DIRECTIVE: Locate the line that contains "for (const [name, parts]" and the line that contains "for node in". Copy both of them exactly, together with every line between them, and no others.
══════════
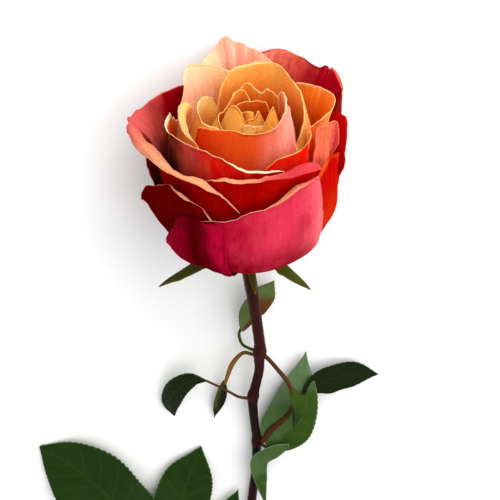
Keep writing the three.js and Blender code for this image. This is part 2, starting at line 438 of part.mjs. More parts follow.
// Leaves: each is its stalks and leaflets fused into one body.
const LEAVES = {
  leaf_behind: [
    stalk([[0.6, -95.6, 8.6, 0.7], [-2.4, -95.2, 6, 0.7], [-3.8, -90.6, 5, 0.7], [-2.2, -85.4, 5.2, 0.6]]),
    leafBlade([[-2.4, -88.7, 5.2, 0.25], [0.8, -77.9, 6.2, 0.3], [5.6, -69.4, 7.2, 0.25], [11.4, -61, 7.6, 0.1]],
      6.4, [0.3, 0, 1], BLUNT),
  ],
  leaf_narrow: [
    stalk([[2, -98.2, 9.6, 0.7], [-2.2, -97.6, 9, 0.8], [-7.3, -105, 7.2, 1], [-11.2, -118.6, 4.8, 0.8]]),
    leafBlade([[-10.9, -116.5, 4.9, 0.3], [-12.5, -125.5, 3.6, 0.35], [-14.3, -133.7, 2.4, 0.3],
      [-16.2, -142.1, 1.2, 0.1]], 2.8, [0.25, 0, 1]),
  ],
  leaf_arched: [
    stalk([[-0.5, -124.4, 7.9, 0.8], [-4.6, -122.6, 8.9, 0.7], [-10.3, -117.5, 10.3, 0.6], [-20, -110.4, 11.9, 0.6]]),
    leafBlade([[-18.7, -110.9, 12, 0.1], [-25.5, -111.8, 11.6, -0.2], [-32.2, -120.4, 8.4, -0.3],
      [-35.2, -130.4, 5.5, -0.25], [-35, -139.3, 3, -0.1]], 7, [-0.35, 0, 1], FULL),
  ],
  leaf_folded: [
    stalk([[8.4, -98.4, 11.6, 0.9], [12.7, -102.6, 13.6, 0.8], [18.5, -110, 16, 0.8], [20, -117.8, 15.8, 0.6]]),
    leafBlade([[19, -111.8, 16, 0.2], [20.4, -120.8, 15.4, 0.9], [21, -130.8, 14, 0.9], [21.8, -141.5, 12, 0.2]], 4.2,
      [0.8, 0, 0.6]),
  ],
  leaf_broad: [
    stalk([[7.6, -151.4, 5.2, 0.9], [11.6, -144.3, 5.9, 0.8], [19.5, -134.7, 6.4, 0.7], [23, -123.8, 6.2, 0.6]]),
    leafBlade([[11.6, -158.3, 5.2, 0.05], [17.2, -146.5, 6, 0.08], [22.6, -127.3, 5.9, 0.1], [26.5, -100.5, 4, 0]], 12.5,
      [-0.1, 0, 1], [0.9, 0.75]),
    stalk([[22.8, -126, 6.3, 0.6], [26, -122.6, 6.2, 0.6], [31, -118.6, 5.7, 0.6], [36, -116.6, 5, 0.6]]),
    leafBlade([[25.4, -123.2, 6.3, 0.05], [33.4, -117.4, 5.5, 0.1], [45, -114.3, 3.4, 0.1],
      [60.8, -116.2, 0.45, 0]], 8.4, [0.1, 0, 1]),
  ],
  leaf_strip: [
    stalk([[8.3, -155, 6.6, 0.7], [9.6, -156.4, 8, 0.7], [9.4, -157.8, 9, 0.6], [6, -160.6, 9.6, 0.5]]),
    leafBlade([[20, -152.5, 8.4, 0], [12.4, -156, 9.4, 0.05], [5.6, -161.3, 9.9, 0.1], [6.6, -176.2, 8.8, 0.15],
      [9.8, -200.3, 4.6, 0]], 4.6, [0.1, 0, 1]),
  ],
  leaf_low: [
    stalk([[-1.8, -216.6, 2.9, 0.9], [-13, -223.5, 2.6, 0.9], [-28, -228, 2.2, 0.8], [-45, -225, 1.9, 0.8],
      [-60, -206, 3, 0.7]], 12),
    leafBlade([[-54, -215, 2.3, 0.05], [-67, -196, 3.7, 0.08], [-84, -174, 3.3, 0.08],
      [-102.3, -160.4, 0.5, 0]], 21, [0, 0, 1], FULL),
    stalk([[-37, -227.4, 2.1, 0.7], [-38, -222, 2.2, 0.7], [-37.4, -214, 2.8, 0.6], [-36.4, -206, 3.4, 0.6]], 4),
    leafBlade([[-38, -219, 2.3, 0.05], [-36, -203, 3.7, 0.08], [-30.4, -181, 3.7, 0.08], [-23, -159.8, 1.2, 0]], 14.5,
      [0, 0, 1], FULL),
    leafBlade([[-12.4, -222, 2.6, 0.05], [-11.6, -207, 3.7, 0.1], [-8.4, -196.4, 4, 0.1], [-4.6, -186, 3.4, 0]], 5.4,
      [0, 0, 1]),
    leafBlade([[-41, -227.6, 1.9, 0.05], [-57, -243, 3.1, 0.08], [-72, -263, 2.7, 0.08], [-84, -286, 0.5, 0]], 15.5,
      [0, 0, 1], FULL),
    leafBlade([[-17, -225.4, 2.4, 0.05], [-23, -242, 3.1, 0.08], [-31, -262, 2.7, 0.08], [-41, -284, 0.6, 0]], 12.5,
      [0, 0, 1], FULL),
  ],
};
for (const [name, parts] of Object.entries(LEAVES)) {
  rose.add(toMesh(name, join(parts), LEAF_COLOURS[name]));
}

export default rose;
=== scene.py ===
import math

import bpy
import numpy as np
from mathutils import Matrix, Vector


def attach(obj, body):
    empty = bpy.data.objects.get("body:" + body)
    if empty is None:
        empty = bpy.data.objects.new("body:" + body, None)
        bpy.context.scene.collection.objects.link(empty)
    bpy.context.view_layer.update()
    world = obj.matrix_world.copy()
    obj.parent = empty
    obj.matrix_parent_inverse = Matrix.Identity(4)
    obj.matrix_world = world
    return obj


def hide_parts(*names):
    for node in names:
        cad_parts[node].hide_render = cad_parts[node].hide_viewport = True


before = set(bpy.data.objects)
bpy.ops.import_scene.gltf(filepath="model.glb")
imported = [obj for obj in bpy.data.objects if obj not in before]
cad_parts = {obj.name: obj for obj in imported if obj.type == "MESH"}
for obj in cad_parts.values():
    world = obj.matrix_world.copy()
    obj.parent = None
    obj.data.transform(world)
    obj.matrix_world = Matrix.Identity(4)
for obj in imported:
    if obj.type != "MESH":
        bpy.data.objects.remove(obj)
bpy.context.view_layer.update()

bl_info = {
    "name": "Cut hybrid tea rose",
    "version": (1, 0, 0),
    "blender": (4, 5, 0),
    "location": "3D View > Sidebar > Rose",
    "description": "A cut rose lying on its back petals: bloom, hip, stem and leaves, with a studio stage",
    "category": "Add Mesh",
}

MM = 0.001

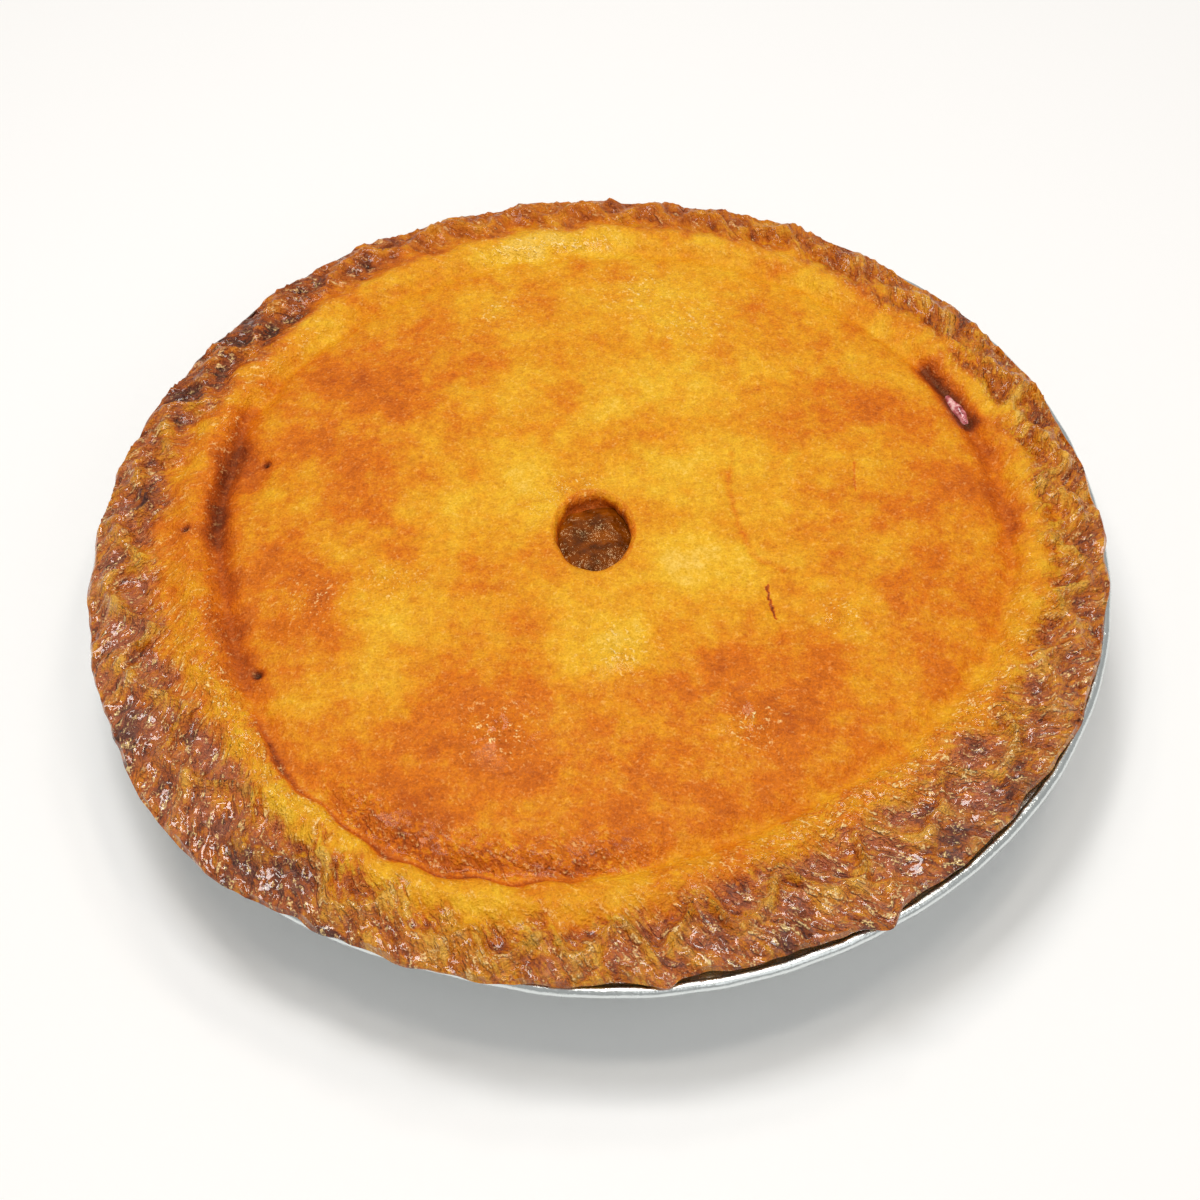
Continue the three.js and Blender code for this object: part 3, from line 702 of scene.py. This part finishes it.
line_bake = 0.3 * rim_line + 0.5 * np.clip(pin_hole, 0, 1) + 0.16 * notch + 0.4 * split_roll

lid_bake = np.minimum(lid_bake, 0.5)
bake = mix(lid_bake, shoulder_bake, smooth_step(-3.5, 1, outwards))
bake = mix(bake, rim_bake, rim_coloured) + groove_bake + line_bake + 0.07 * flaky
bake = bake - 0.18 * np.clip(spots(SHEEN), 0, 1) + 0.32 * np.clip(charred, 0, 1) * skin
mauve = changes_at(angle, MAUVE) * (0.5 + 0.9 * pockets - 0.5 * crest + 0.7 * uneven(x, y, z, 5, 17))
mauve = crimped * mauve
into_vent = mix(0.42, 0.68, smooth_step(0.3, 2.4, PLAIN_TOP - plain_height))
hidden = ~(on_top | lip_side | vent_wall) & (plain_radius > 20)
glossy_shoulder = shoulder * (0.05 + changes_at(angle, [(215, 26, 0.6), (312, 30, 0.6), (150, 16, 0.3)]))
glossy_rim = rim_coloured * (0.5 + changes_at(angle, [(75, 75, -0.3), (212, 30, 0.35), (310, 30, 0.35)]))
keep_value(crust, "bake", np.where(on_top | lip_side, bake, into_vent))
keep_value(crust, "mauve", np.where(on_top, mauve, 0))
keep_value(crust, "char", charred * (0.7 + 0.5 * small_lumps) * skin)
keep_value(crust, "crimped", rim_coloured)
wrinkled = np.maximum(crimped * rim_depth, np.maximum(0.5 * flaky, 0.32 * shoulder * wrinkly))
keep_value(crust, "wrinkled", wrinkled)
keep_value(crust, "gloss", spots(GLOSSY) + glossy_shoulder + glossy_rim + 0.2 * flaky)
keep_value(crust, "plain_dough", hidden * 1.0)

# %% [markdown]
# ## Coordinates for the finest wrinkles
# The wrinkles that are finer than the mesh belong to the material. This stored vector lets its noise
# run across the rim and lean a little, as the fingers dragged the dough. Further in, the circle
# shrinks with the place, so that the noise doesn't bunch up towards the middle of the lid.


# %% Store the wrinkle coordinates
def keep_vector(piece, name, across, along, third):
    stored = piece.data.attributes.new(name, "FLOAT_VECTOR", "POINT")
    stored.data.foreach_set("vector", np.stack([across, along, third], axis=1).ravel().astype(np.float32))


RIM_WIDTH = 22
ring = RING_RADIUS - np.maximum(inset - RIM_WIDTH, 0)
keep_vector(crust, "drapes", ring * np.cos(slanting), ring * np.sin(slanting), inset * 0.7)

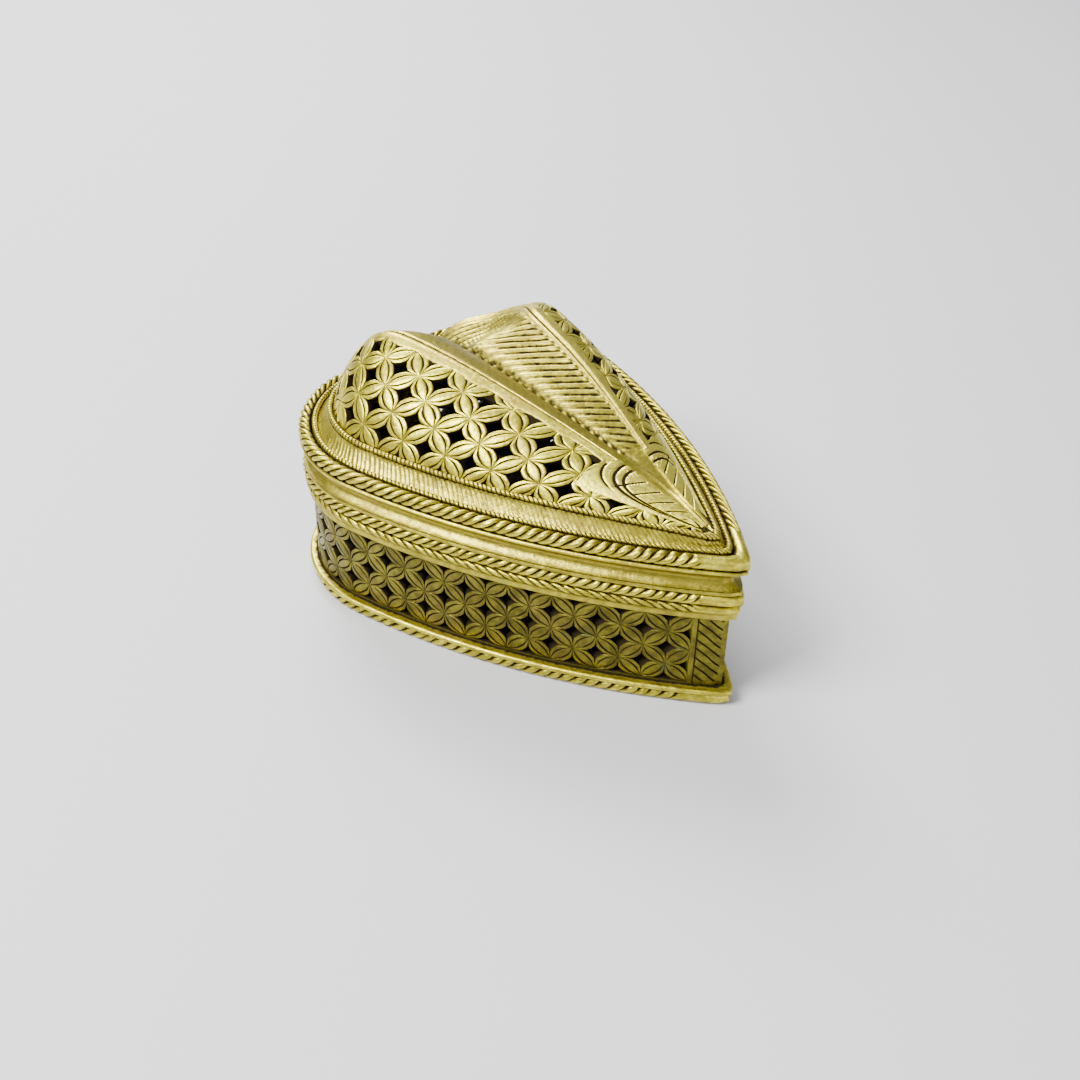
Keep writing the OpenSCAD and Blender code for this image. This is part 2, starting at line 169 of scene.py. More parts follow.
══════════
SOLUTION FOR THIS EXERCISE:
for (const [name, parts] of Object.entries(LEAVES)) {
  rose.add(toMesh(name, join(parts), LEAF_COLOURS[name]));
}

export default rose;
=== scene.py ===
import math

import bpy
import numpy as np
from mathutils import Matrix, Vector


def attach(obj, body):
    empty = bpy.data.objects.get("body:" + body)
    if empty is None:
        empty = bpy.data.objects.new("body:" + body, None)
        bpy.context.scene.collection.objects.link(empty)
    bpy.context.view_layer.update()
    world = obj.matrix_world.copy()
    obj.parent = empty
    obj.matrix_parent_inverse = Matrix.Identity(4)
    obj.matrix_world = world
    return obj


def hide_parts(*names):
    for node in names:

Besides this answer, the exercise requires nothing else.